Here $’$ denotes the derivative. In this post, we will find the derivative of \log(\sin x) by the first principle of derivatives.

Derivative of log(sinx) from first principle

Let $f(x)=\log(\sin x)$.  By the above rule (i) of the first principle of derivatives, we obtain the derivative of $\log(\sin x)$ as follows:

$\dfrac{d}{dx}(\log(\sin x)) = (\log \sin x)’$$=\lim\limits_{h \to 0} \dfrac{\log(\sin(x+h))-\log(\sin x)}{h}$

Step 1: We will apply the formula of $\log m -\log n =\log (m/n)$. By doing so we get that

$=\lim\limits_{h \to 0} \dfrac{\log(\frac{\sin(x+h)}{\sin x})}{h}$

Step 2: Applying the trigonometric formula of sin(a+b)=sin a cos b+cos a sin b, the above is

$=\lim\limits_{h \to 0}$ $\dfrac{\log(\dfrac{\sin x \cos h +\cos x \sin h}{\sin x})}{h}$

$=\lim\limits_{h \to 0}$ $\dfrac{\log(\dfrac{\sin x \cos h}{\sin x} +\dfrac{\cos x \sin h}{\sin x})}{h}$

$=\lim\limits_{h \to 0}$ $\dfrac{\log(\cos h + \cot x \sin h)}{h} \quad$ as we know that $\frac{\cos x}{\sin x} =\cot x$.

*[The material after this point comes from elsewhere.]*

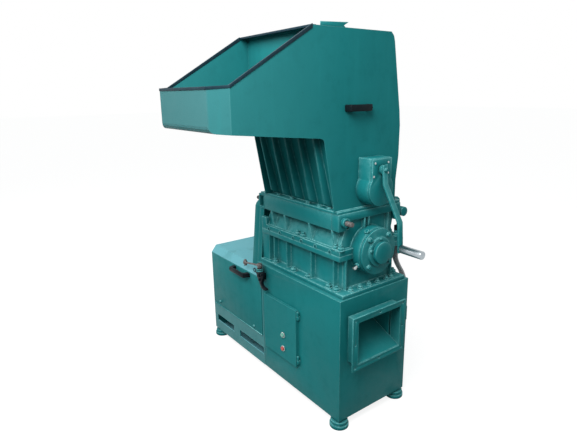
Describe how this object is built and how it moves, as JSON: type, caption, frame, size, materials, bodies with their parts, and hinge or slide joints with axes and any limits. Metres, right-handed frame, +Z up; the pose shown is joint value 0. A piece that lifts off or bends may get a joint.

Step 3: As $\cos h$ tends to $1$ when $h \to 0$, from the step 2 we obtain the derivative of $\log \sin x$ is

$=\lim\limits_{h \to 0}$ $[\dfrac{\log(1 + \cot x \sin h)}{\cot x \sin h}$ $\times \dfrac{\cot x \sin h}{h}]$

Let $t=\cot x \sin h$. Then $t \to 0$ when $h \to 0$.

$=\lim\limits_{t \to 0}$ $\dfrac{\log(1 + t)}{t}$ $\times \lim\limits_{h \to 0} \dfrac{\cot x \sin h}{h}$

$=1 \times \cot x \lim\limits_{h \to 0} \dfrac{\sin h}{h}$ as the limit of log(1+t)/t is 1 when t tends to zero.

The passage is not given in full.